Осечку в любви Алеша совершает, с моей точки зрения, позволяя Устинье беззащитно стоять за той дверью, а затем своею кроткой уступчивостью обрекая ее на жизнь без него — без человека, которого она, судя по всему, любит. И он оставляет ее, безутешную, в конце, предлагая ей при смерти лишь неискренние банальности.
Алеша затем принимает вечный совет сильных бессильным: терпи, выше нос.
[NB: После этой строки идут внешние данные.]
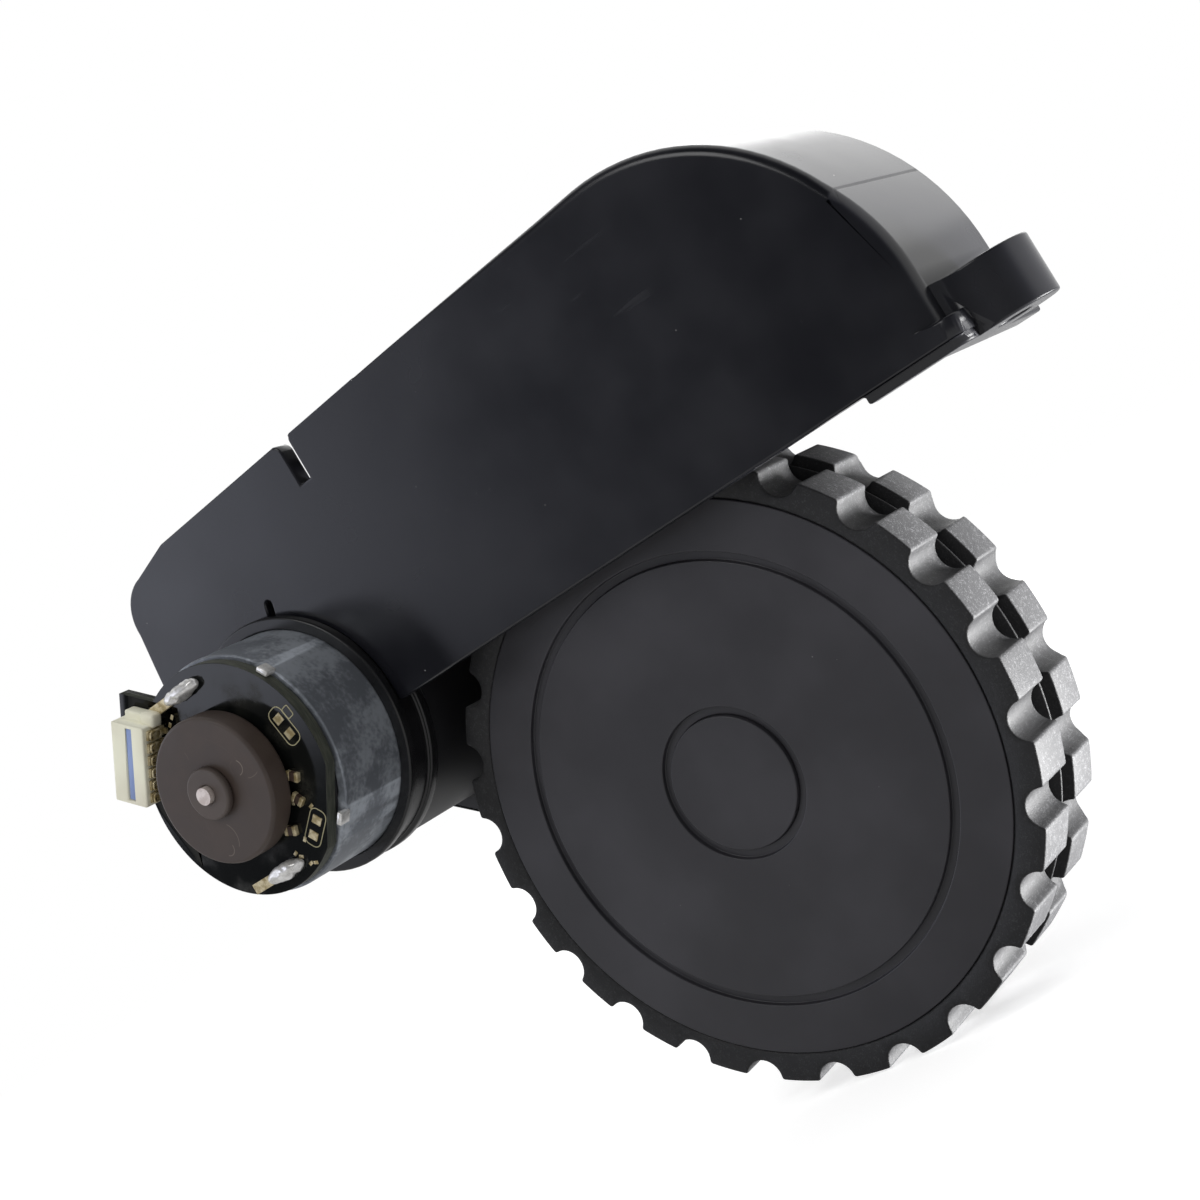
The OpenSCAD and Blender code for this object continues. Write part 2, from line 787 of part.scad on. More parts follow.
module connector_housing() {
    color([0.88, 0.85, 0.76]) place() at_connector() difference() {
        union() {
            block([housing_in, board_front - 3.2, housing_low],
                [housing_out, board_front, housing_high]);
            // small lug at the upper end
            block([11.8, board_front - 1.6, housing_low - 1], [14.6, board_front, housing_low + 0.5]);
        }
        // mouth that takes the plug
        block([housing_in + 1.2, board_front - 2.5, housing_low + 0.7],
            [housing_out + 1, board_front - 0.8, housing_high - 0.7]);
        // long window in the front face
        block([12.2, board_front - 4, -4.6], [13.2, board_front - 2, 4.2]);
        for (i = [0 : contact_count - 1])
            block([housing_in - 1, board_front - 1.9, contact_at(i) - 0.25],
                [housing_in + 2, board_front - 1.4, contact_at(i) + 0.25]);
    }
}

function contact_at(i) = -0.2 + (i - (contact_count - 1) / 2) * contact_pitch;

module connector_contacts() {
    color([0.8, 0.66, 0.32]) place() at_connector() for (i = [0 : contact_count - 1]) {
        block([housing_in - 0.3, board_front - 1.9, contact_at(i) - 0.25],
            [14.2, board_front - 1.4, contact_at(i) + 0.25]);
        block([housing_in - 0.3, board_front - 2.6, contact_at(i) - 0.55],
            [housing_in, board_front, contact_at(i) + 0.55]);
        block([housing_in - 0.9, board_front - 0.3, contact_at(i) - 0.3],
            [housing_in - 0.2, board_front, contact_at(i) + 0.3]);
        translate([housing_in - 0.6, board_front - 1.65, contact_at(i)]) rotate([0, 90, 0])
            cylinder(r = 0.42, h = 0.4, $fn = 24);
    }
}

// Gear train

module first_gear() {
    color([0.9, 0.9, 0.87]) place() arm() translate([s1, 0, 0]) difference() {
        union() {
            slab(plane_a, plane_a + gear_width)
                gear_shape(first_teeth, mod_a, 180 + 180 / first_teeth);
            slab(plane_a + gear_width - 0.5, plane_b + gear_width + 0.1)
                gear_shape(small_teeth, mod_b);
            rod(2.4, plane_a - 0.4, plane_a + 0.5);
        }
        rod(1 + run_gap, plane_a - 1, plane_b + gear_width + 1);
    }
}

module second_gear() {
    color([0.9, 0.9, 0.87]) place() arm() translate([s2, 0, 0]) difference() {
        union() {
            slab(plane_b, plane_b + gear_width)
                gear_shape(second_teeth, mod_b, 180 + 180 / second_teeth);
            slab(plane_a - 0.1, plane_b + 0.5) gear_shape(small_teeth, mod_c);
            rod(2.4, plane_a - 0.4, plane_a + 0.5);
            rod(2.4, plane_b + gear_width - 0.5, cover_y - 0.3);
        }
        rod(1 + run_gap, plane_a - 1, plane_b + gear_width + 1);
    }
}

module output_gear() {
    color([0.88, 0.88, 0.85]) place() arm() translate([s3, 0, 0]) difference() {
        union() {
            slab(plane_a, plane_a + gear_width)
                gear_shape(output_teeth, mod_c, 180 + 180 / output_teeth);
            rod(6, plane_a + gear_width - 0.5, plane_b + 2.2);
            rod(6, plane_a - 0.4, plane_a + 0.5);
        }
        slab(plane_a - 1, plane_b + 4) flat_round(axle_r, axle_flat);
        // web thinned from both sides
        sleeve(web_r, web_hole, plane_a - 1, plane_a + 0.9);
        sleeve(web_r, web_hole, plane_a + gear_width - 0.9, plane_a + gear_width + 1);
    }
}

// Wheel

module wheel_axle() {
    color([0.76, 0.76, 0.78]) place() arm() translate([s3, 0, 0]) difference() {
        rod(axle_r, axle_front, cover_back + 0.6);
        // flats for the wheel and for the gear
        block([axle_flat, axle_front - 1, -4], [4, hub_back, 4]);
        block([axle_flat, plane_a - 0.4, -4], [4, plane_b + 2.2, 4]);
        sleeve(4, 2.4, plane_b + 2.2, plane_b + 2.8);
        rod(1.5, axle_front - 1, axle_front + 7);
    }
}

module axle_clip() {
    color([0.5, 0.5, 0.52]) place() arm() translate([s3, 0, 0]) difference() {
        rod(4.6, plane_b + 2.2, plane_b + 2.8);
        rod(2.4, plane_b + 2, plane_b + 3);
        block([-5, plane_b + 2, -1.9], [0, plane_b + 3, 1.9]);
    }
}

module thrust_washer() {
    color([0.75, 0.75, 0.77]) place() at_wheel()
        sleeve(5.5, axle_r, hub_back, hub_back + washer_thickness);
}

module wheel_rim() {
    color([0.2, 0.2, 0.205]) place() arm() translate([s3, 0, 0]) difference() {
        union() {
            rod(seam_r, face_y, face_y + 2.4);
            difference() {
                rod(seam_r, face_y, tyre_back - 0.5);
                rod(seam_r - 2, face_y + 1, tyre_back);
            }
            rod(10, face_y + 2, axle_front + 1);
            rod(6.5, axle_front, hub_back);
            for (k = [0 : 5]) rotate([0, 60 * k, 0])
                block([5, face_y + 2, -0.7], [seam_r - 1, 13.8, 0.7]);
        }
        // ring grooves and the seat of the hub cap
        sleeve(face_groove_radius + 0.5, face_groove_radius - 0.5, face_y - 1,
            face_y + groove_depth);
        rod(cap_radius + 1, face_y - 1, face_y + groove_depth);
        rod(cap_radius, face_y - 1, face_y + 1.6);
        rod(3.4, face_y, axle_front - 1.2);
        rod(1.5, axle_front - 2, axle_front + 1);
        slab(axle_front, hub_back + 1) flat_round(axle_r, axle_flat);
    }
}

module hub_cap() {
    color([0.21, 0.21, 0.215]) place() at_wheel()
        rod(cap_radius, face_y, face_y + 1.6);
}

module axle_screw() {
    color([0.7, 0.7, 0.72]) place() at_wheel() difference() {
        union() {
            rod(2.8, axle_front - 3.2, axle_front - 1.2);
            rod(1.5, axle_front - 1.5, axle_front + 6.5);
        }
        block([-1.9, axle_front - 4, -0.35], [1.9, axle_front - 2.3, 0.35]);
        block([-0.35, axle_front - 4, -1.9], [0.35, axle_front - 2.3, 1.9]);
    }
}

channel_front = face_y + 6.94;
channel_back = channel_front + 1.8;
channel_r = wheel_r - 2.5;
scallop_centre = wheel_r + 0.1;

// One row of lugs: a disc with round scallops cut in its edge
module row_shape(phase) {
    difference() {
        circle(wheel_r, $fn = 144);
        for (k = [0 : lug_count - 1])
            translate(turn(scallop_centre, phase + 360 * k / lug_count))
                circle(scallop_radius, $fn = 32);
        circle(seam_r);
    }
}

module tyre() {
    color([0.09, 0.09, 0.09]) place() at_wheel() difference() {
        union() {
            slab(face_y, channel_front) row_shape(scallop_phase);
            slab(channel_back, tyre_back) row_shape(scallop_phase + 180 / lug_count);
            slab(channel_front - 0.1, channel_back + 0.1) difference() {
                circle(channel_r);
                circle(seam_r);
            }
            slab(face_y + 7.84 - fin_thickness / 2, face_y + 7.84 + fin_thickness / 2)
                difference() {
                    circle(wheel_r - 1);
                    circle(seam_r);
                }
        }
        // rear shoulder bevel and the fine line beside the rim
        rotate([-90, 0, 0]) rotate_extrude() polygon([[wheel_r - 1.2, tyre_back + 0.01],
            [wheel_r + 1, tyre_back + 0.01], [wheel_r + 1, tyre_back - 2.2]]);
        rotate([-90, 0, 0]) rotate_extrude() polygon([[seam_r - 1, face_y - 0.5],
            [seam_r + 0.3, face_y - 0.5], [seam_r + 0.3, face_y], [seam_r - 0.1, face_y + 0.4],
            [seam_r - 1, face_y + 0.4]]);
    }
}

shroud();
inner_bracket();
bracket_screws();
suspension_spring();
gearbox_case();
gearbox_cover();
cover_screws();
motor_can();
motor_end_cap();
motor_bushes();
motor_screws();
stator_magnets();
motor_brushes();
gear_pins();
axle_bushes();
circuit_board();
motor_terminals();
solder_joints();
board_chips();
board_pads();
connector_housing();
connector_contacts();
motor_shaft();
armature_core();
armature_windings();
commutator();
motor_pinion();
encoder_magnet();
encoder_hub();
first_gear();
second_gear();
output_gear();
wheel_axle();
axle_clip();
thrust_washer();
wheel_rim();
tyre();
hub_cap();
axle_screw();
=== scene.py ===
"""Looks of a robot vacuum's drive wheel module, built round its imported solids.

Sizes are millimetres until a mesh is finished, and metres in the scene. X runs along the shroud to its
screw ear, Y from the open face of the wheel to the gear case, and Z up.
"""

import logging
from dataclasses import dataclass, field
from enum import Enum
from math import acos, atan2, cos, hypot, pi, radians, sin, tau
from typing import Any, Callable, ClassVar, Iterable, Sequence

import bmesh
import bpy
from mathutils import Matrix, Vector, noise


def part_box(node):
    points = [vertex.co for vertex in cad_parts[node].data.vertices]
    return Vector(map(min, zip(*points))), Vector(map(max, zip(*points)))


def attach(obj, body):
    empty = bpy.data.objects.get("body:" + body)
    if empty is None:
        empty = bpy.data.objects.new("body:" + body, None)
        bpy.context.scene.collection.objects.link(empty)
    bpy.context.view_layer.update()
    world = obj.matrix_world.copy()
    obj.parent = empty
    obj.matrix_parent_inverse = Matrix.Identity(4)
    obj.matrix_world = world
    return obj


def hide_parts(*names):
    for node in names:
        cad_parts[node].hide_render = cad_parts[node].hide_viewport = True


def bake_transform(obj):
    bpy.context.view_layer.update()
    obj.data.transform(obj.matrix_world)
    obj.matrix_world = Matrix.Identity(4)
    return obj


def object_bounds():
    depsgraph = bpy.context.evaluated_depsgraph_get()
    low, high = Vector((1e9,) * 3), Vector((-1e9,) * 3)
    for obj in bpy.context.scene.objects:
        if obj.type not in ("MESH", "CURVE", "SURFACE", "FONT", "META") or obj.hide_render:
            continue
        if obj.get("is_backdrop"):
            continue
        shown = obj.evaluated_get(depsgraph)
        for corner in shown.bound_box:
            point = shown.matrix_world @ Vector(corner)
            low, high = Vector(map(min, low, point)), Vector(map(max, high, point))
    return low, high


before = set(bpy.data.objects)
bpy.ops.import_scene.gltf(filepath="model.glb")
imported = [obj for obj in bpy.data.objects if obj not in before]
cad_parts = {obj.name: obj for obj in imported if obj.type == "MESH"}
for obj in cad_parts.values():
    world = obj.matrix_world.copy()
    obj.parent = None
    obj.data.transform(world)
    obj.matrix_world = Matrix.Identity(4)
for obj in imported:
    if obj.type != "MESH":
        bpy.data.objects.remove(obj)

log = logging.getLogger("drive_wheel")

MM = 0.001
Point = tuple[float, float, float]
Colour = tuple[float, float, float]


class Body(Enum):
    """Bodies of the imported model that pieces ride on."""

    BASE = "base"
    ARM = "arm"
    ROTOR = "rotor"
    WHEEL = "wheel"


class Sock:
    """A node socket that takes part in sums, so that masks read as formulas."""

    def __init__(self, graph: "Graph", socket: bpy.types.NodeSocket) -> None:
        """Keep the socket and the graph that it belongs to.

        Args:
            graph: Graph that new nodes are added to.
            socket: Output socket that this value stands for.
        """
        self.graph = graph
        self.socket = socket

    def _math(self, operation: str, *values: "Sock | float") -> "Sock":
        """Add one Math node.

        Args:
            operation: Name of the node's operation.
            values: Links or numbers of its inputs, in order.

        Returns:
            The result as a value.
        """
        return self.graph.value("ShaderNodeMath", {"operation": operation}, dict(enumerate(values)))

    def __add__(self, other: "Sock | float") -> "Sock":
        """Sum."""
        return self._math("ADD", self, other)

    def __radd__(self, other: float) -> "Sock":
        """Sum with a number on the left."""
        return self._math("ADD", other, self)

    def __sub__(self, other: "Sock | float") -> "Sock":
        """Difference."""
        return self._math("SUBTRACT", self, other)

    def __rsub__(self, other: float) -> "Sock":
        """Difference from a number on the left."""
        return self._math("SUBTRACT", other, self)

    def __mul__(self, other: "Sock | float") -> "Sock":
        """Product."""
        return self._math("MULTIPLY", self, other)

    def __rmul__(self, other: float) -> "Sock":
        """Product with a number on the left."""
        return self._math("MULTIPLY", other, self)

    def __truediv__(self, other: "Sock | float") -> "Sock":
        """Quotient."""
        return self._math("DIVIDE", self, other)

    def __rtruediv__(self, other: float) -> "Sock":
        """Quotient of a number on the left."""
        return self._math("DIVIDE", other, self)

    def __abs__(self) -> "Sock":
        """Size without its sign."""
        return self._math("ABSOLUTE", self)

    def most(self, other: "Sock | float") -> "Sock":
        """Larger of two values."""
        return self._math("MAXIMUM", self, other)

    def root(self) -> "Sock":
        """Square root."""
        return self._math("SQRT", self)

    def between(self, low: float, high: float) -> "Sock":
        """Smooth step from 0 at low to 1 at high, or falling where high is the lower.

        Args:
            low: Value that gives 0.
            high: Value that gives 1.

        Returns:
            The mask.
        """
        first, last = (low, high) if low < high else (high, low)
        step = self.graph.value("ShaderNodeMapRange", {"interpolation_type": "SMOOTHSTEP"},
                                {0: self, 1: first, 2: last, 3: 0.0, 4: 1.0})
        return step if low < high else 1 - step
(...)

Не парься, будь счастлив.
И Толстой вроде как одобряет такой подход.
Итак, «Алеша восхитительно не противится» — прочтение для современного читателя довольно-таки противное.
Возможно, Толстой писал этот рассказ, вкладывая в него один смысл («Славься, Алеша, смиренный святой!»), а мы теперь вкладываем в него нечто другое («Жаль, Алеша, чрезмерно пассивная жертва»), поскольку через все эти годы после того, как рассказ был написан, мы стали чутче к страданиям бедствующих и менее восприимчивыми к духовным традициям, требующим от страдающих страдать молча?
Ну, может, и так, но то, что, по мнению моего друга, писателя Михаила Иосселя[95], финал «Славься, Алеша» нам несколько неудобен, вероятно, было задумано самим Толстым; он намеревался удивить / возмутить / расстроить читателя-мирянина, заставить его увидеть, до чего общественно обусловленно, рефлекторно и по сути своей недейственно мы реагируем на мучителя (то есть даем отпор) — иначе говоря, он задумывал такой финал как провокацию.
Дать отпор — то, как мы, люди, всегда отвечаем на действия тех, кого считаем врагами. Поступать иначе считается слабостью.
Но чем оно для нас оборачивалось?
Немногие великие сердца призывали действовать иначе. Толстой, возможно, говорит, что Алеша такой вот (редкий духовный) человек.
Не серьезен ли был Иисус в словах своих: «Любите врагов ваших, благословляйте проклинающих вас, благотворите ненавидящим вас и молитесь за обижающих вас и гонящих вас»?